Over the weekend I saw my friend, Ann. She's an avid gardener and can get anything to grow anywhere. You know the type: your tomatoes are 3 feet tall, and her tomatoes are 10 feet tall and eat small children for breakfast. Anyway, she lent me the book, "Carrots Love Tomatoes: Secrets of Companion Planting for Successful Gardening" by Louise Riotte, and I read the whole thing cover to cover during our 8-hour drive home from NM yesterday. I read the good and juicy parts aloud to my husband as he drove. Sometimes I read to myself and said, "huh" and "wow" a lot.
And of course now I am totally obsessed with planning my garden. It's the first year I'll have a real garden at this house, and I'm pretty much starting with a blank slate. Today I ventured out to the nursery to buy my first packets of seeds, and I have an online order for more seeds and plants that I'm ready to submit tonight (pending approval of the outrageous final cost by my husband...).
My first vegetable love fest will need to involve tomatoes. I love growing tomatoes. Today I bought seeds for Brandywine and Roma VFN tomatoes.

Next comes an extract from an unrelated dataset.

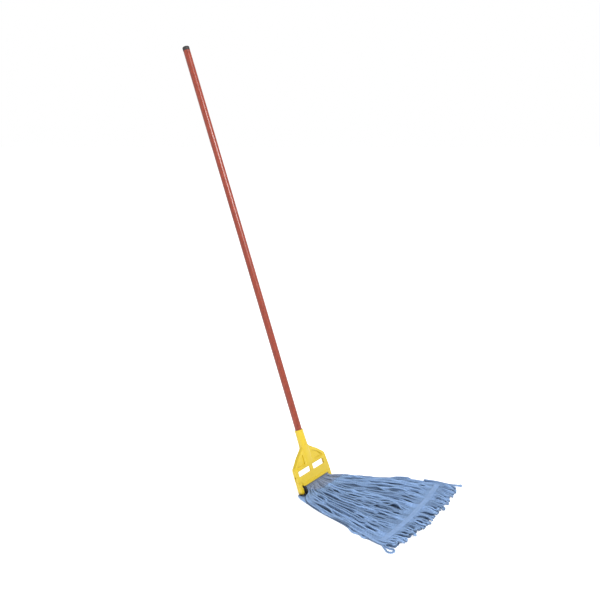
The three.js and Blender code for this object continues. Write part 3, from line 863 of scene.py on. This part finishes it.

My online order will be for Sweet Million (a cherry tomato) and three more tomatoes for making sauces/paste/salsa: Oroma, Viva Italia, and Saucey Tomato.
Brandywine is an heirloom tomato that dates back to 1885. The fruits have a very large beefsteak shape, grow on unusually upright plants, and develop an incredible fine, sweet flavor. Fruits average 1 pound each.
Roma VFN produces heavy yields of 3" long plum-shaped tomatoes that have very few seeds. It's one of the most popular varieties for paste, sauce, ketchup, and canning. The Oroma peels easily to make thick tomato sauce and paste. The 1 1/4 inch wide by 5 inch long fruit average about 4 ounces and have a thick, meaty wall. Viva Italia is another sauce tomato that has great fresh flavor and abundant mid-season yields. The Saucey Tomato is early producing and out-yields other varieties in its class. It has great tomato sauce flavor and will hold well on the plant, allowing for one large harvest for intense sauce or salsa making.
Sweet Million Tomatoes are "two-bite" size cherry tomatoes that grow in grape-like clusters and have a great sweet flavor.
So, what do tomatoes love? Well, carrots, for one. But they'll share the love with asparagus, and when planted nearby will protect it from the asparagus beetle. Tomatoes also play well with chives, onion, parsley, marigold, and nasturtium. Planting garlic bulbs between tomato plants helps repel red spider mites.
Interestingly, tomatoes protect roses against black spot, and if you can't plant the two in close proximity, you can make a solution of tomato leaves in a vegetable juicer, add 4 or 5 pints of water and 1 tablespoon of cornstarch. Mix, strain, and spray on roses. Any unused spray can be refrigerated.
But tomatoes don't love everyone. They dislike potatoes, fennel, and members of the cabbage family, so they shouldn't be planted near each other. And the tomato fruitworm is identical to the corn earworm, so don't plant your tomatoes near your corn.
I LOVE this post! It makes me want to start on my garden. And yet I can't. I will be moving this year. I am hoping to find someone that has property that is willing to rent it. Or something :)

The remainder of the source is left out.